L’écho des campagnes

L’écho des campagnes 1

Les pêcheurs disent non a l’initiative des pêches côtières

Forum mondial des Communautés de Pêcheurs (WFFP) et Forum Mondial des Pêcheurs et des Travailleurs de la Pêche (WFF)

La FAO, la Banque mondiale, la Conservation internationale et d’autres ont lancé en juin 2015 l’initiative de pêche côtière, un vaste programme dont le but est de réformer les politiques en matière de pêche dans le monde. Sur une période de quatre ans, 235 millions de dollars américains seront distribués pour des projets dans les pays d’Amérique latine, d’Afrique, et d’Asie de Sud-est.

Nous, en tant que représentants de plus de 20 millions de pêcheurs, souhaitons exprimer notre opposition ferme à cette initiative, qui est en contradiction flagrante avec l’application de la récente mesure visant à sécuriser la pêche artisanale durable [Disponible ici].

Le document faisant état du cadre du programme [Disponible ici] de cette initiative a été mis sur pied et rédigé par un processus venant d’en haut, impliquant exclusivement les personnes du Fonds pour l’environnement mondial, l’un des plus grands sponsors de cette initiative. L’initiative viole le principe fondamental de participation de la directive évoquée plus haut, qui met l’accent sur le fait que les communautés de pêche artisanale affectées doivent être impliquées dans la décision avant que celle-ci ne soit prise. Nous étions réduits au niveau des autres « parties prenantes », elles-mêmes sur un pied d’égalité avec les représentants du secteur privé, des universitaires, etc., alors que nous représentons ceux qui sont les plus touchés par cette initiative.
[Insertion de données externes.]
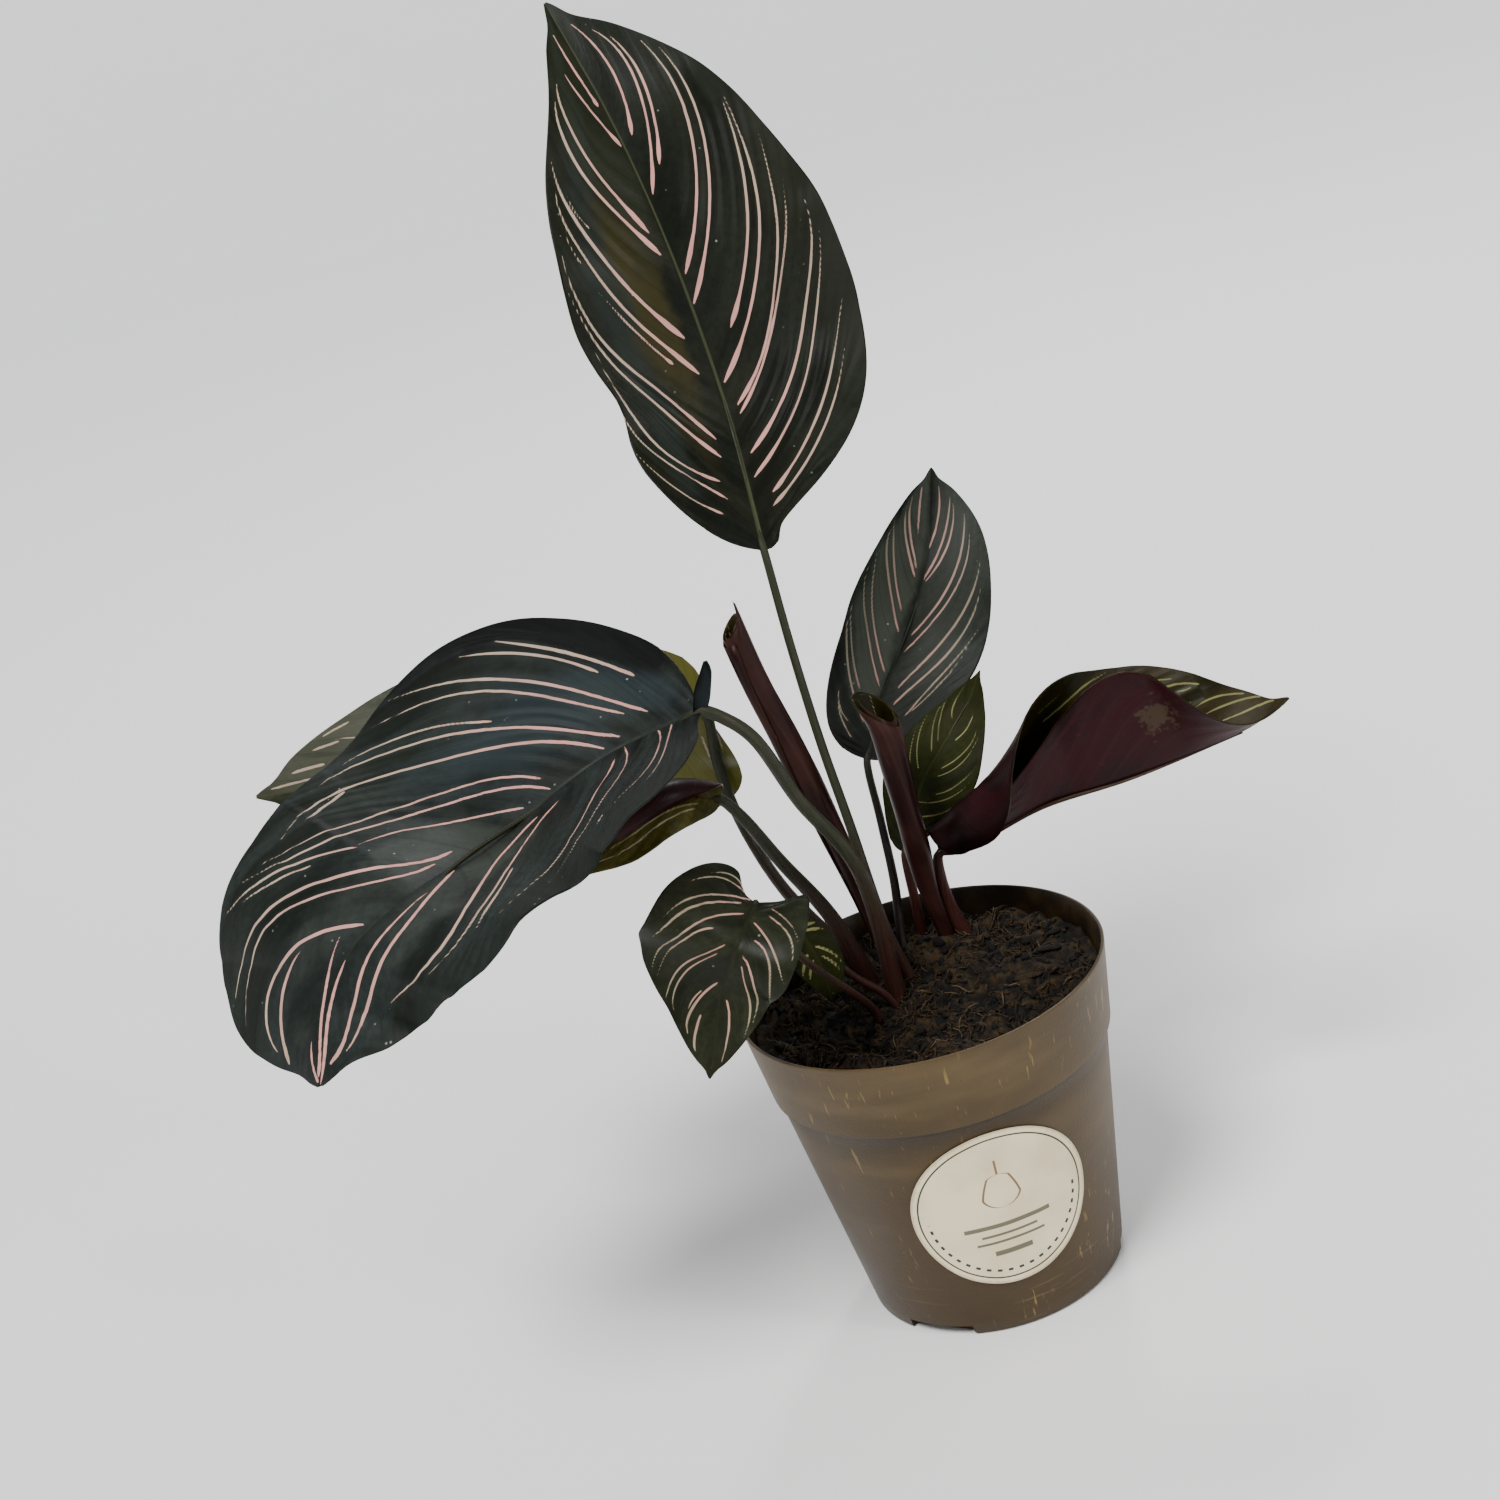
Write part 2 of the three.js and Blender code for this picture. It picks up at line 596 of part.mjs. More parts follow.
function makePot() {
  const inner = (radius) => radius - WALL;
  const profile = [
    [0, 0],
    [POT_BASE_RADIUS - 1, 0],
    [POT_BASE_RADIUS, 1],
    [BODY_TOP_RADIUS, COLLAR_BOTTOM - 0.8],
    [COLLAR_BOTTOM_RADIUS, COLLAR_BOTTOM],
    [POT_RIM_RADIUS, POT_HEIGHT - RIM_ROLL],
    [POT_RIM_RADIUS - RIM_ROLL, POT_HEIGHT],
    [POT_RIM_RADIUS - WALL, POT_HEIGHT - 0.3],
    [inner(COLLAR_BOTTOM_RADIUS), COLLAR_BOTTOM + 1],
    [inner(BODY_TOP_RADIUS), COLLAR_BOTTOM - 1],
    [inner(POT_BASE_RADIUS), POT_FLOOR],
    [0, POT_FLOOR],
  ].map(([x, y]) => new THREE.Vector2(x, y));
  const lathe = new THREE.LatheGeometry(profile, POT_SIDES);
  lathe.rotateX(Math.PI / 2);
  let solid = toSolid(lathe);
  for (let i = 0; i < NOTCH_COUNT; i += 1) {
    const angle = radians(NOTCH_FIRST_ANGLE + (360 / NOTCH_COUNT) * i);
    const box = new THREE.BoxGeometry(2 * NOTCH_DEPTH, NOTCH_WIDTH, 2 * NOTCH_HEIGHT);
    box.translate(POT_BASE_RADIUS, 0, 0);
    box.rotateZ(angle);
    solid = solid.subtract(toSolid(box));
  }
  return makeMesh('pot', solid, 0x6a5a40, 0.5);
}

// Height of the mix: gentle mounds, higher round the crown of the plant.
function soilHeight(x, y) {
  const crown = 2.2 * Math.exp(-((x + 6) ** 2 + (y - 16) ** 2) / 500);
  const lumps = Math.sin(0.21 * x + 0.7) * Math.cos(0.17 * y - 0.4) + 0.5 * Math.sin(0.33 * y + 0.26 * x);
  return SOIL_LEVEL + crown + SOIL_RELIEF * lumps * 0.7;
}

function makeSoil(holes) {
  const topRadius = ramp(SOIL_LEVEL, [
    [COLLAR_BOTTOM, COLLAR_BOTTOM_RADIUS], [POT_HEIGHT, POT_RIM_RADIUS],
  ]) - WALL - SOIL_WALL_GAP;
  const bodyRadius = BODY_TOP_RADIUS - WALL - SOIL_WALL_GAP;
  const footRadius = POT_BASE_RADIUS - WALL - SOIL_WALL_GAP;
  const profile = [new THREE.Vector2(0, SOIL_BOTTOM), new THREE.Vector2(footRadius, SOIL_BOTTOM)];
  profile.push(new THREE.Vector2(bodyRadius, COLLAR_BOTTOM - 1.4));
  for (let ring = SOIL_RINGS; ring >= 0; ring -= 1) {
    profile.push(new THREE.Vector2(topRadius * (ring / SOIL_RINGS), SOIL_LEVEL));
  }
  const lathe = new THREE.LatheGeometry(profile, SOIL_SIDES);
  lathe.rotateX(Math.PI / 2);
  const position = lathe.getAttribute('position');
  for (let i = 0; i < position.count; i += 1) {
    if (position.getZ(i) > SOIL_LEVEL - 0.1) {
      position.setZ(i, soilHeight(position.getX(i), position.getY(i)));
    }
  }
  let solid = toSolid(lathe);
  for (const hole of holes) {
    solid = solid.subtract(hole);
  }
  return makeMesh('potting_mix', solid, 0x2c241c, 0.95);
}

// The sticker lies on the tapered wall: across and up become angle and height there.
function makeSticker() {
  const slope = (BODY_TOP_RADIUS - POT_BASE_RADIUS) / COLLAR_BOTTOM;
  const tilt = Math.atan(slope);
  const grid = [];
  for (let i = 0; i <= STICKER_SIDES; i += 1) {
    const turn = (2 * Math.PI * i) / STICKER_SIDES;
    const row = [];
    for (let j = 0; j <= STICKER_RINGS; j += 1) {
      const r = (STICKER_RADIUS * j) / STICKER_RINGS;
      const z = STICKER_HEIGHT + r * Math.sin(turn) * Math.cos(tilt);
      const wall = POT_BASE_RADIUS + slope * z;
      const angle = radians(STICKER_ANGLE) + (r * Math.cos(turn)) / wall;
      const out = wall + STICKER_GAP + STICKER_THICKNESS / 2;
      const point = new THREE.Vector3(out * Math.cos(angle), out * Math.sin(angle), z);
      const normal = new THREE.Vector3(Math.cos(angle), Math.sin(angle), -slope).normalize();
      row.push({ point, normal });
    }
    grid.push(row);
  }
  return makeMesh('sticker', toSolid(sheetGeometry(grid, STICKER_THICKNESS)), 0xcfc7b8, 0.6);
}

const plant = new THREE.Group();
plant.name = 'pinstripe_calathea';
const holes = [];
for (const leaf of LEAVES) {
  plant.add(makeLeaf(leaf));
  holes.push(stemHole(leaf.stem, leaf.stemRadii));
}
for (const leaf of ROLLED_LEAVES) {
  plant.add(makeRolledLeaf(leaf));
  holes.push(stemHole(leaf.line, leaf.radii));
}
plant.add(makePot(), makeSoil(holes), makeSticker());

export default plant;
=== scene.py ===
"""A pinstripe calathea in its nursery pot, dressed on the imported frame.

Lengths are in millimetres until a mesh is made, and every piece sits in the frame of the CAD model.
A point of a flat blade is a complex number: its distance along the midrib and, as the imaginary part,
away from it.
"""

import math

import bmesh
import bpy
import numpy as np
from mathutils import Matrix, Vector


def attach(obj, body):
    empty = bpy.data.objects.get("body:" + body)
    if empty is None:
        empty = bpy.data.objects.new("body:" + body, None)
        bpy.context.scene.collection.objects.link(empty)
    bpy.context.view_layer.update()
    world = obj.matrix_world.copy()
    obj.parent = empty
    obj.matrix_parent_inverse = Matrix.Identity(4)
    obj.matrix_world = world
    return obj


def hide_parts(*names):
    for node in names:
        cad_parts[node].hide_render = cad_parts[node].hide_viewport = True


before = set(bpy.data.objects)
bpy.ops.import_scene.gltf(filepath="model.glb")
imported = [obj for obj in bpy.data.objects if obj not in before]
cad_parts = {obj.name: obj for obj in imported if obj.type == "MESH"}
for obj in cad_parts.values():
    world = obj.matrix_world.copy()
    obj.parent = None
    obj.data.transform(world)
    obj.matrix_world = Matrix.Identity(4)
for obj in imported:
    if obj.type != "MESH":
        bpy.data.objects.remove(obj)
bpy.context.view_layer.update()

MM = 0.001

# Leaves: thickness of a blade, foot of the stalks, half-width of a midrib, spacing of the fine veins.
BLADE = 0.45
STALK_FOOT = 88
RIB_WIDTH = 0.9
VEIN_STEP = 6.6

# Outline of a half: the shares of the midrib at which its widths are given, the share at which the
# lobe ends, and the place, breadth and depth of the neck before the tip.
WIDTH_STATIONS = np.array([0, 0.1, 0.3, 0.5, 0.7, 0.9, 1])
LOBE_END = 0.35
NECK_PLACE, NECK_BREADTH, NECK_DEPTH = 0.965, 0.03, 0.3

# Side veins: the shares of the margin that the starts are given for, and the usual values.
VEIN_STATIONS = (0, 0.2, 0.4, 0.6, 0.8, 0.9, 1)
USUAL_VEINS = (44, 20, (0.06, 0.13, 0.24, 0.43, 0.59))
USUAL_CURL = {"left": [(0, -10), (1, -10)], "right": [(0, -8), (1, -8)]}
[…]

Par conséquent, il est désormais évident pour nous que les programmes pour les pays ciblés par l’initiative mettent tous l’accent sur la mise en œuvre d’une approche fondée sur les droits de pêche. Une telle approche ne tient pas compte des systèmes de gestion et de gouvernance locale existant et il ne parvient pas à reconnaître que les problèmes liés à la pêche résultent principalement d’une mauvaise gouvernance ou gestion, ainsi que de l’inefficacité due au manque de propriété privée [Voir « L’accaparement mondial des mers »]. Le processus de privatisation découlant de l’approche fondée sur les droits de pêche sert clairement les intérêts d’une petite élite, tandis qu’elle dépossède fort malheureusement une grande majorité.

L’introduction de cette approche dans les pays ciblés et partout ailleurs serait en contraste direct avec le contenu progressif de la directive susmentionnée, qui souligne la nécessité d’une approche fondée sur les droits de l’homme, un outil essentiel à la réduction de la pauvreté. Dans cette optique, l’initiative introduit des politiques donnant clairement la priorité aux intérêts du secteur privé et/ou ne tenant pas compte des préoccupations environnementales.
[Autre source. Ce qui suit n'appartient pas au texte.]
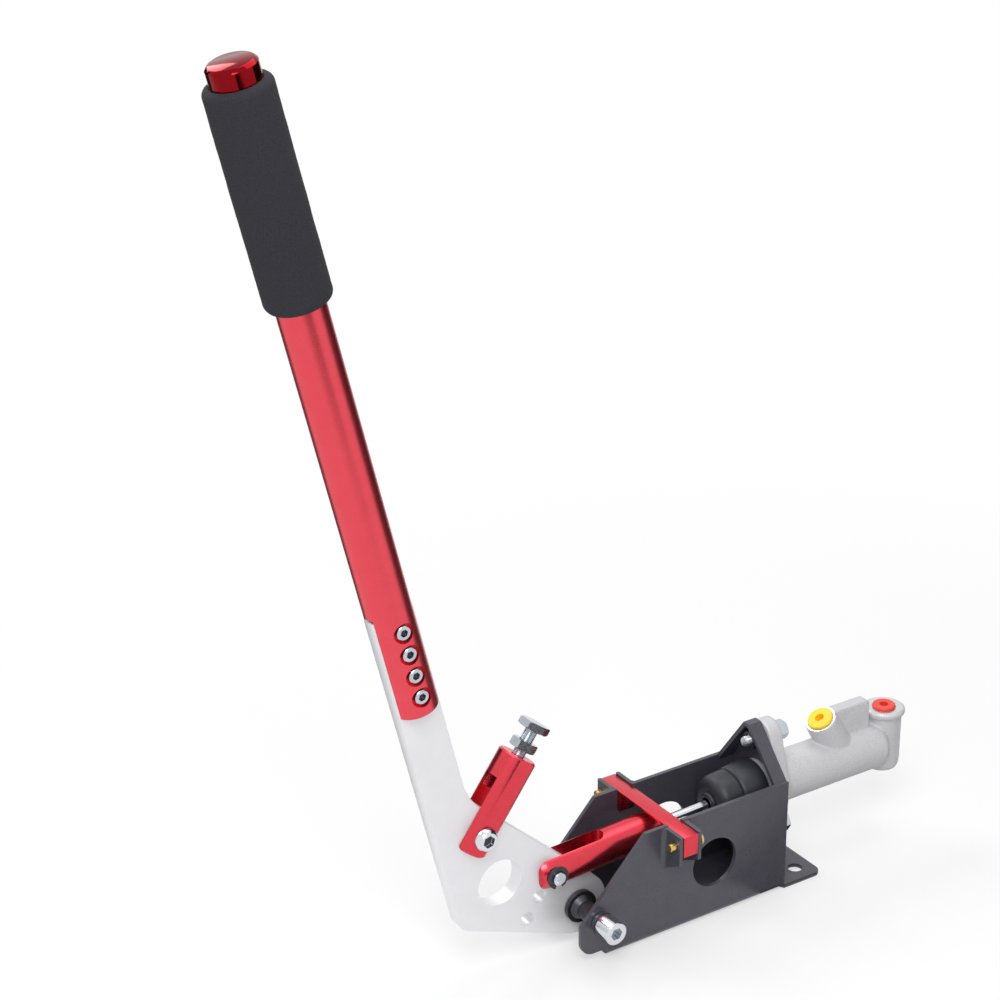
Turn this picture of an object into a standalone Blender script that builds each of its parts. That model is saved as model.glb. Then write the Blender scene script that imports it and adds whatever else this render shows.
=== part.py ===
"""Hydraulic parking brake lever: folded base, lever with a swing-over lock, and its own master cylinder.

Metres, +Z up. The origin lies on the underside of the base, in its centre plane, below the face that
the master cylinder is bolted to. X runs back along the cylinder, and the handle stands at the -X end.
"""

import math

import bmesh
import bpy
from mathutils import Matrix, Vector

# Gap kept between pieces that touch on the real object
GAP = 0.0003

# Base, folded from sheet
SHEET = 0.003
BASE_WIDTH = 0.064
BEND_RADIUS = 0.006
PIVOT_SETBACK = 0.1675
PIVOT_HEIGHT = 0.0325
EAR_REACH = 0.0159
EAR_SLOPE = math.radians(47)
EAR_SLOPE_FOOT = 0.0314
EAR_CORNER = 0.011
EAR_BOTTOM = 0.0072
FLOOR_SETBACK = 0.008
SIDE_HOLE_RADIUS = 0.01935
SIDE_HOLE_SETBACK = 0.0664
SIDE_HOLE_HEIGHT = 0.0455
REAR_TAB = 0.0355
REAR_TAB_CORNER = 0.006
MOUNT_HOLE_RADIUS = 0.0055
MOUNT_HOLE_EDGE = 0.014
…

Par conséquent, nous avons refusé une invitation à devenir membre du comité de direction de l’initiative. Accepter l’invitation, alors que le contenu de cette initiative est déjà explicitement défini, légitimerait les politiques communes de la pêche et contre lesquelles nous avons passé des années à lutter. Ce serait un énorme coup donné à la mise en œuvre de la directive volontaire visant à assurer la durabilité de la pêche artisanale, pour laquelle nous continuons à nous battre.

L’écho des campagnes 2

Wilmar : aucune terre a vendre*

Amis de la Terre, États-Unis et Nigéria

Le palmier à huile est originaire d’Afrique de l’Ouest et l’huile de palme, dans sa forme la plus brute, est un aliment de base du régime alimentaire de l’Afrique de l’Ouest. Cependant, ce qui n’est pas originaire de cette région, et qui a des effets néfastes dans la forêt tropicale de l’État nigérian de Cross River, c’est l’expansion à l’échelle industrielle des plantations de palmiers à huile par la plus grande entreprise de commerce d’huile de palme, Wilmar International. Depuis 2010, Wilmar a acquis 30 000 hectares de terres pour les plantations de palmier à huile dans le Sud-Est du Nigéria et l’entreprise a déjà élargi sa banque de terres à des centaines de milliers d’hectares.
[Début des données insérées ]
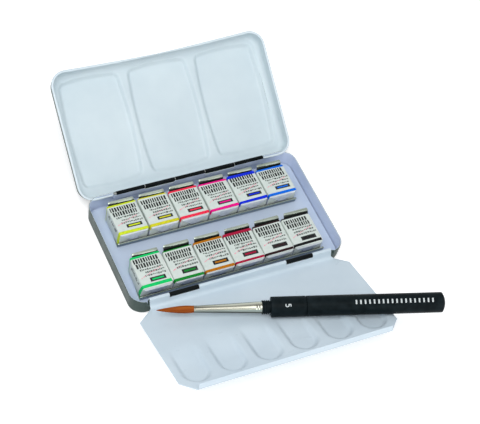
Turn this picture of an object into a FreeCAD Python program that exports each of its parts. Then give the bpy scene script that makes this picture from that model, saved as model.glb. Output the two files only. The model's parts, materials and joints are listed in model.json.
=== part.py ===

Le Nigéria est l’un des dix pays africains signataires de la Nouvelle Alliance pour la sécurité alimentaire et la nutrition, stratégie des pays du G8 visant à mobiliser des investissements étrangers à grande échelle dans le secteur agricole africain. En tant que partenaire de la Nouvelle Alliance, Wilmar pourrait obtenir une « garantie de l’acquisition de terres », tirer profit des « salaires bas » et recevoir des congés fiscaux dans un processus destiné à « facilité les affaires au Nigéria ». Cependant, la Nouvelle Alliance pourrait causer plus de mal que de bien aux petits producteurs, en augmentant les risques d’expropriation de terres et en fragilisant les droits et les régimes fonciers.

Le rapport des Amis de la Terre, « Exploitation et vaines promesses : expropriation de terre nigériane par Wilmar [Disponible ici]» révèle que la récente acquisition de Wilmar dans l’État de Cross River a déplacé la population locale et qu’elle menace désormais les zones forestières protégées abritant la plus grande biodiversité de l’Afrique. Un agriculteur récemment déplacé par les activités de Wilmar au Nigéria a affirmé : « en prenant nos terres, Wilmar nous déclare morts ».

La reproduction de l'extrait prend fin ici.